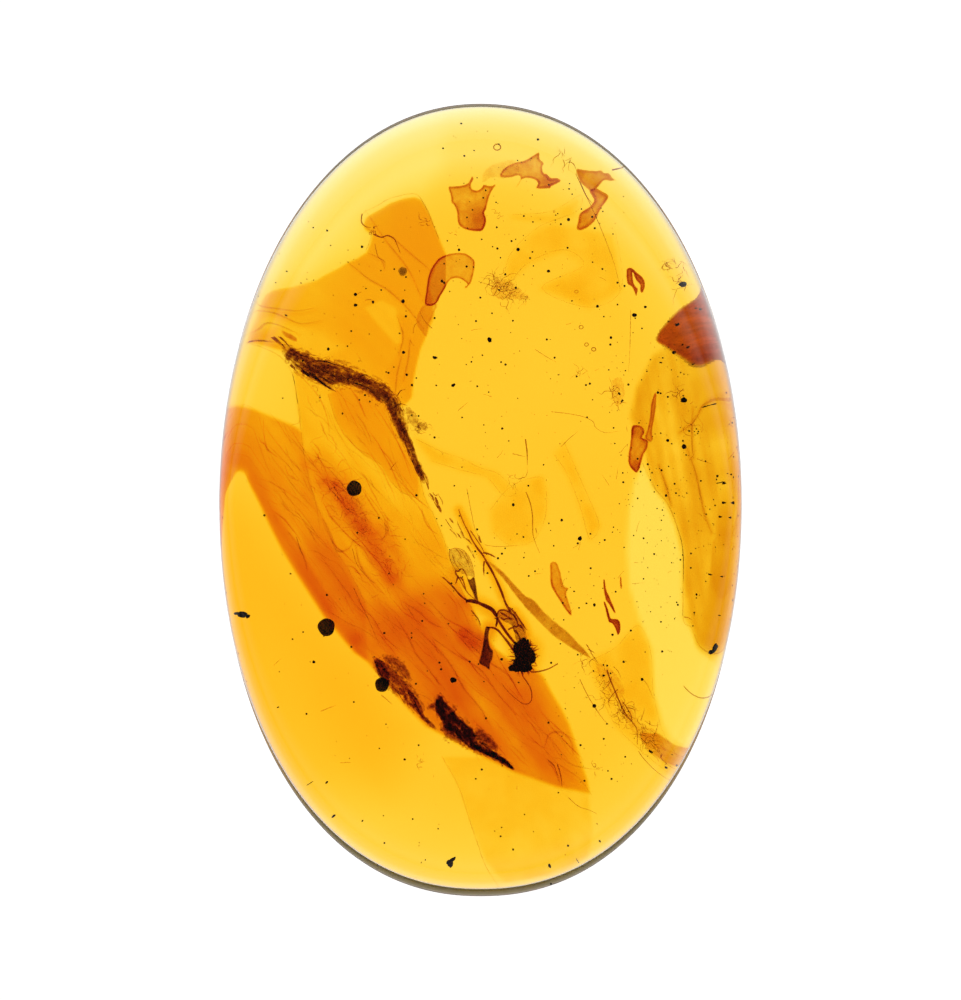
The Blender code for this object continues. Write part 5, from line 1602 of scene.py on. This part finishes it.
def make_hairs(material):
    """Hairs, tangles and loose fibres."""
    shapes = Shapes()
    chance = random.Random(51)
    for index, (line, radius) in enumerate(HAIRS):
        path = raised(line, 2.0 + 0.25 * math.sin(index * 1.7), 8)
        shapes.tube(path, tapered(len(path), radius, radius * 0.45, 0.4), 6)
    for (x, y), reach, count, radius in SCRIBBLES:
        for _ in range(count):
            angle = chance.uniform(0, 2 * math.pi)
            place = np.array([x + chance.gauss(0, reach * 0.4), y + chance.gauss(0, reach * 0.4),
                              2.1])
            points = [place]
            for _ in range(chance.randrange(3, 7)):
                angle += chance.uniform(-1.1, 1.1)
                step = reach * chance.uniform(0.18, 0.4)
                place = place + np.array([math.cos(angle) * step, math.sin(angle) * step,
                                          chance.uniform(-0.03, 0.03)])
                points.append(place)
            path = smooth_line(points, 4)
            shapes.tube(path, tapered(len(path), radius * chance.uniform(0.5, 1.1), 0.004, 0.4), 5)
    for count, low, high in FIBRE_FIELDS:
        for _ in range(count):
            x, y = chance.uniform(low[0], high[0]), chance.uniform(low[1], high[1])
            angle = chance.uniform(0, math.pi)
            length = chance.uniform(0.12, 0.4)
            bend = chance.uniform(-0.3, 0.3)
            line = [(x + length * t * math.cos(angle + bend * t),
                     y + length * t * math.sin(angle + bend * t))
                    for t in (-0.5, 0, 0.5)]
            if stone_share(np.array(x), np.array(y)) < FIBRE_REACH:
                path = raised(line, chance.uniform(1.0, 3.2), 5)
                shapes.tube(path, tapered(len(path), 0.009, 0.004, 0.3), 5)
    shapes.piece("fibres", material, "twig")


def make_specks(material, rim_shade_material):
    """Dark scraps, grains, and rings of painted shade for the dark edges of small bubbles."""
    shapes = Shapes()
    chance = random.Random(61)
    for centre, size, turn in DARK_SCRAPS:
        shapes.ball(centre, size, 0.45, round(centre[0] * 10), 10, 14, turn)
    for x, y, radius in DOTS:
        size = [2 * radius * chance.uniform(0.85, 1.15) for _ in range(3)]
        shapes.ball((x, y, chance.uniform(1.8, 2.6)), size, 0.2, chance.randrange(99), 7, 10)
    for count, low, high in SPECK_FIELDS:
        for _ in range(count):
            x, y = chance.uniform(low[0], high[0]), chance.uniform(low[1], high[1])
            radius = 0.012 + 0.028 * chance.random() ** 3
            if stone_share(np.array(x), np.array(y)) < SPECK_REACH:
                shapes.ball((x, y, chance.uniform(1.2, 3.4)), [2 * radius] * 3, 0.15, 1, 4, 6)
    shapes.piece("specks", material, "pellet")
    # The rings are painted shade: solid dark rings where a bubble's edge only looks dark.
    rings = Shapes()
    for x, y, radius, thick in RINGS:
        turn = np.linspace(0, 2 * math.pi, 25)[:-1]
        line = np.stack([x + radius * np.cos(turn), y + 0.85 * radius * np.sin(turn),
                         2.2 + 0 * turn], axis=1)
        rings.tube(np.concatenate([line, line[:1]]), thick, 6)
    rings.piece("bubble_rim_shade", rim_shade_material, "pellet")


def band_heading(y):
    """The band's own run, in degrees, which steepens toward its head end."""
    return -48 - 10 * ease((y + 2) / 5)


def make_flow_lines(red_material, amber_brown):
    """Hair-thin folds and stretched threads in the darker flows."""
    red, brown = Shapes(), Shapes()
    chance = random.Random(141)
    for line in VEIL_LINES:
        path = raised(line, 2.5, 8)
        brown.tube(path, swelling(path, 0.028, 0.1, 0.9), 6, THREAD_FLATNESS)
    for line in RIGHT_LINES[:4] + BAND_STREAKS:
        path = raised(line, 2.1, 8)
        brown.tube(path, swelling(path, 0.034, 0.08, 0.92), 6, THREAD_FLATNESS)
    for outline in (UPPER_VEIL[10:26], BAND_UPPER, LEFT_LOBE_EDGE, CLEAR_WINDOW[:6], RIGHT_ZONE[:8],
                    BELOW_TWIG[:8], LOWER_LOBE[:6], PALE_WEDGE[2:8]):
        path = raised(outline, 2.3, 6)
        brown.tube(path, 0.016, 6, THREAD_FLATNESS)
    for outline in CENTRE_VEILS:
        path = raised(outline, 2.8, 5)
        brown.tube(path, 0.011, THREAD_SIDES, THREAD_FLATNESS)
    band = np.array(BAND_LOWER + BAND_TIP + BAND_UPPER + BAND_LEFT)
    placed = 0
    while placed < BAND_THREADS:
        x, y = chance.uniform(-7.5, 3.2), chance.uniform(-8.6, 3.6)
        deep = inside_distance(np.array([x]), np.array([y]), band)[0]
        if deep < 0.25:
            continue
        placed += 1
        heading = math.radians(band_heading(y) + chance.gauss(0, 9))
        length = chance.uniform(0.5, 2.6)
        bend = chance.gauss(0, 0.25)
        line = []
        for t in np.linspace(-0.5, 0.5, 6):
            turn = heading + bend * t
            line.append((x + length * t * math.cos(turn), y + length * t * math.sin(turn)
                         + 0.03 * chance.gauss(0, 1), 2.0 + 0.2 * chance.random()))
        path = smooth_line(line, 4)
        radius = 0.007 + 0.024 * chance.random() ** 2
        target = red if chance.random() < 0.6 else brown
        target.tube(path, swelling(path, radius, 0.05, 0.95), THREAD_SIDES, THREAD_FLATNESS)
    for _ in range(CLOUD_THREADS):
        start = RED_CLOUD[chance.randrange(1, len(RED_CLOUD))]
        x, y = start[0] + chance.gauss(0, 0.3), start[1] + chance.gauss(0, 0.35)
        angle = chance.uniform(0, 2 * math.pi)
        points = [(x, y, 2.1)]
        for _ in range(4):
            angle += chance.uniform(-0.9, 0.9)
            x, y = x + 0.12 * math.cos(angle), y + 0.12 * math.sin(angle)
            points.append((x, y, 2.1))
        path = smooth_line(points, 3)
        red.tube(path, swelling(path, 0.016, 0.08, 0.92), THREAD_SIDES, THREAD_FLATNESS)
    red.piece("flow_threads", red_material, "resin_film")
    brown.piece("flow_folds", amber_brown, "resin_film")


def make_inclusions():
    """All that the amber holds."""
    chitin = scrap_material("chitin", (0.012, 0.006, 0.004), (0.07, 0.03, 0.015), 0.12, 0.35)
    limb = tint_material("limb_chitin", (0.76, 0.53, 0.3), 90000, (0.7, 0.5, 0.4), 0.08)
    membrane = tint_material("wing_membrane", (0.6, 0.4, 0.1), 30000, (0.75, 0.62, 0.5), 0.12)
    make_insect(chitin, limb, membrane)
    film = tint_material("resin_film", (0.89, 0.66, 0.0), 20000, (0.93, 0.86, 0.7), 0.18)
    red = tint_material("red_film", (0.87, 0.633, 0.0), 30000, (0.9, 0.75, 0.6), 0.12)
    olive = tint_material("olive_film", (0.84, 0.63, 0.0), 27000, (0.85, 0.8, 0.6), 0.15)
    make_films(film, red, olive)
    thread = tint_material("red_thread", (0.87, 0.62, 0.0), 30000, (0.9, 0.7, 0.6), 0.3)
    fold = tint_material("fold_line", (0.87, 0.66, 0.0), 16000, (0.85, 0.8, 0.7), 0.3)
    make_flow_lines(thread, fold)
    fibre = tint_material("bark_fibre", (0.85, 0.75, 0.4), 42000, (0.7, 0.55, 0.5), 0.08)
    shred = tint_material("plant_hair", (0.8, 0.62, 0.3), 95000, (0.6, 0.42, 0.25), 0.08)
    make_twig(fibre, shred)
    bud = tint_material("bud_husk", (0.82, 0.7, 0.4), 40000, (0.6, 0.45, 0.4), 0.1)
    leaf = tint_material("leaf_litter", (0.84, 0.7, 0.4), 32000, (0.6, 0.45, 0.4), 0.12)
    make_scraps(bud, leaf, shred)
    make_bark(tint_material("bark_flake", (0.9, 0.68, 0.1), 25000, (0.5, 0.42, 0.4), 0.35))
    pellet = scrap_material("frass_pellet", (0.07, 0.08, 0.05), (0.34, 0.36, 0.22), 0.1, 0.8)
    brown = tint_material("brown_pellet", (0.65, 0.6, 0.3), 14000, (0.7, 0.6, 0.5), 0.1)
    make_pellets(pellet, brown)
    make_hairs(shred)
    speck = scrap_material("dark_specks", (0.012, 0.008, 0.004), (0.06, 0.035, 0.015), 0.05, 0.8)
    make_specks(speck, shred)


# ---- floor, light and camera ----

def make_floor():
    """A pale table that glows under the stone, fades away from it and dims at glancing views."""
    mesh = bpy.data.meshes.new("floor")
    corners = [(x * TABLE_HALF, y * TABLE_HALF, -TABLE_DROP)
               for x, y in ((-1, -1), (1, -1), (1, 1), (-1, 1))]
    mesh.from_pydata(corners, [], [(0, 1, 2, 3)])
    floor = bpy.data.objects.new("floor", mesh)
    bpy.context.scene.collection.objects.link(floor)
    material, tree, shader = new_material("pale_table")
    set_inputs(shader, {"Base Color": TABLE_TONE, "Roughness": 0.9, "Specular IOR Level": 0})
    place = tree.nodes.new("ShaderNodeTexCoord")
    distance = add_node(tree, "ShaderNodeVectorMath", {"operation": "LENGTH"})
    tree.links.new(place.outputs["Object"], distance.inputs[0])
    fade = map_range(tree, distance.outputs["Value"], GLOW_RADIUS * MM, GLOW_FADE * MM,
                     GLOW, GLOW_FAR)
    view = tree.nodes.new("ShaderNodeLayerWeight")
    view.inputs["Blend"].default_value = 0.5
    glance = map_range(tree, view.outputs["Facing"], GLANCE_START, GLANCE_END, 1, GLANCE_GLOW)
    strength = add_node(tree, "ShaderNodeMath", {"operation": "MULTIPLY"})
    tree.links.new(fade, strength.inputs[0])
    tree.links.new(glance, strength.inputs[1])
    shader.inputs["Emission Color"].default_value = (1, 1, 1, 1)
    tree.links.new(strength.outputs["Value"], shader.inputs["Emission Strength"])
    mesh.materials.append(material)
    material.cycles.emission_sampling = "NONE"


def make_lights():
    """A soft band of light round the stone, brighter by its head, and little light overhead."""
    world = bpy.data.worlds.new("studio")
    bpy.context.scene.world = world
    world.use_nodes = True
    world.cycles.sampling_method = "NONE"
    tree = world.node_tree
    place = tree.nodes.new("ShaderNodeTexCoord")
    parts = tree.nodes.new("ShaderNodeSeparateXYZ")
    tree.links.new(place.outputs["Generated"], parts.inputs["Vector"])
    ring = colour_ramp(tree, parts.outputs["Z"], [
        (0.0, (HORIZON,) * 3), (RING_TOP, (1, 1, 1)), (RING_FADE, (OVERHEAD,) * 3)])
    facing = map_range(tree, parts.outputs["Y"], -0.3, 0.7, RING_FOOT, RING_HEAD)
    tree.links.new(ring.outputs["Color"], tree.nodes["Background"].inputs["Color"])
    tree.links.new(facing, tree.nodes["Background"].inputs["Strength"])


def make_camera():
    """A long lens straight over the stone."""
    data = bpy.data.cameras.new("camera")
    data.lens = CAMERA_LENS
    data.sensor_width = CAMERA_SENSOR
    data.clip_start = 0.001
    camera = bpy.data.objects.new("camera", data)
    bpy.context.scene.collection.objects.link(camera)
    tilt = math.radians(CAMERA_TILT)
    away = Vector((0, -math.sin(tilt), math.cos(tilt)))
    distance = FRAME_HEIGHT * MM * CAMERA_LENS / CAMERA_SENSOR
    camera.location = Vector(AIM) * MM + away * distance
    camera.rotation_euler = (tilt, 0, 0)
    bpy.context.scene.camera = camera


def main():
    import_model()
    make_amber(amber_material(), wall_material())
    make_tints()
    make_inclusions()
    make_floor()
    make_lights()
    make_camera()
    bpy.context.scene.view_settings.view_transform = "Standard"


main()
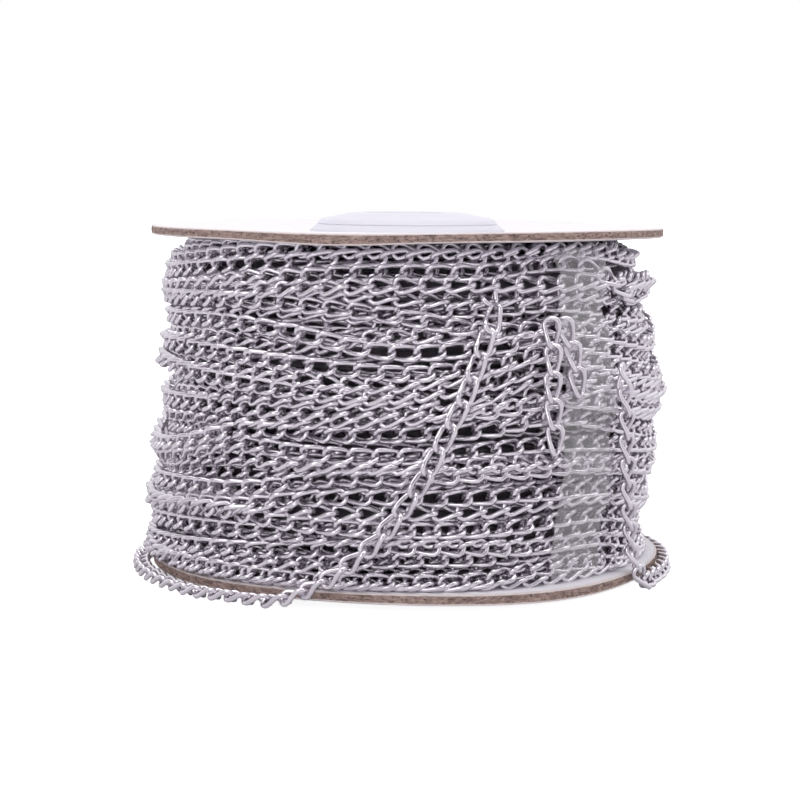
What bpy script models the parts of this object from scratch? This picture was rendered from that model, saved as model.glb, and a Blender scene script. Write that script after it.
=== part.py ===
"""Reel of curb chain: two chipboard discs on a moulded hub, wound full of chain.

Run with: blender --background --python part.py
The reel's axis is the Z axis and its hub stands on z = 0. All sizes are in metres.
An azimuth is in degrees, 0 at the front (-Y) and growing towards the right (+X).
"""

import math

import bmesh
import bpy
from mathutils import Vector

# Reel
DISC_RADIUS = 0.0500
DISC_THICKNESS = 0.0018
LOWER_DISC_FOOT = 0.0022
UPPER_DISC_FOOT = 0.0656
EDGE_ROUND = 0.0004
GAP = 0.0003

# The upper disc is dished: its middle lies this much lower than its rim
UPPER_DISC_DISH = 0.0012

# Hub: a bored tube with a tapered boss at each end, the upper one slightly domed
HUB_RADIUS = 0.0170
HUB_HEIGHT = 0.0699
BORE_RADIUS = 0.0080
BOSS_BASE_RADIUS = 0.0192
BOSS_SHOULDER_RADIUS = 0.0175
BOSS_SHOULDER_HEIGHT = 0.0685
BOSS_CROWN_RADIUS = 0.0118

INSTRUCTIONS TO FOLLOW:
Within the listing above, locate the line containing "import_model()" and the line containing "full of chain.". Reproduce those two lines and all lines between them exactly, with nothing added.

WRITTEN SOLUTION:
    import_model()
    make_amber(amber_material(), wall_material())
    make_tints()
    make_inclusions()
    make_floor()
    make_lights()
    make_camera()
    bpy.context.scene.view_settings.view_transform = "Standard"


main()
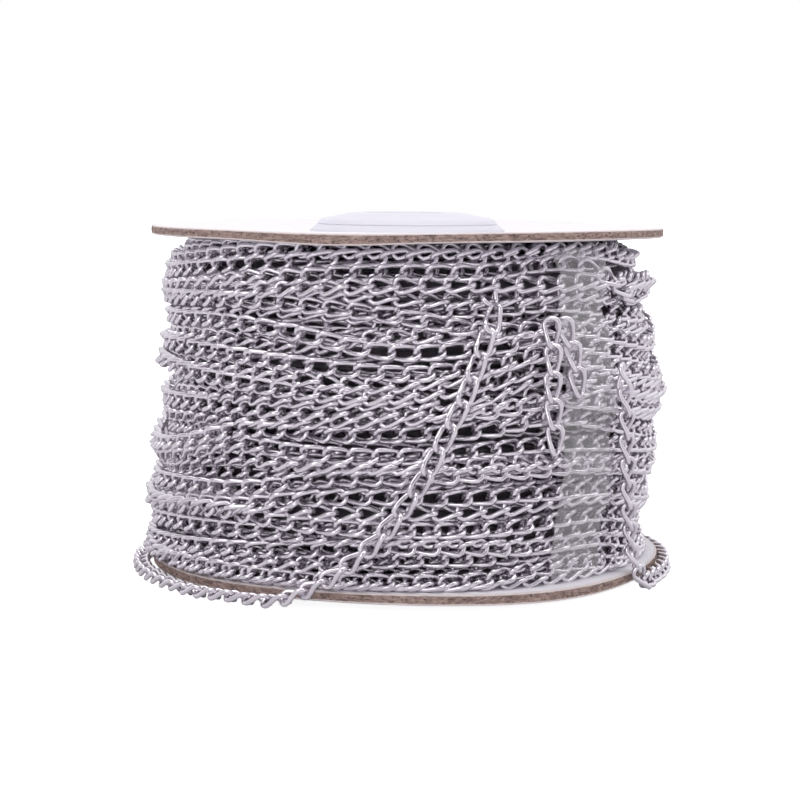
What bpy script models the parts of this object from scratch? This picture was rendered from that model, saved as model.glb, and a Blender scene script. Write that script after it.
=== part.py ===
"""Reel of curb chain: two chipboard discs on a moulded hub, wound full of chain.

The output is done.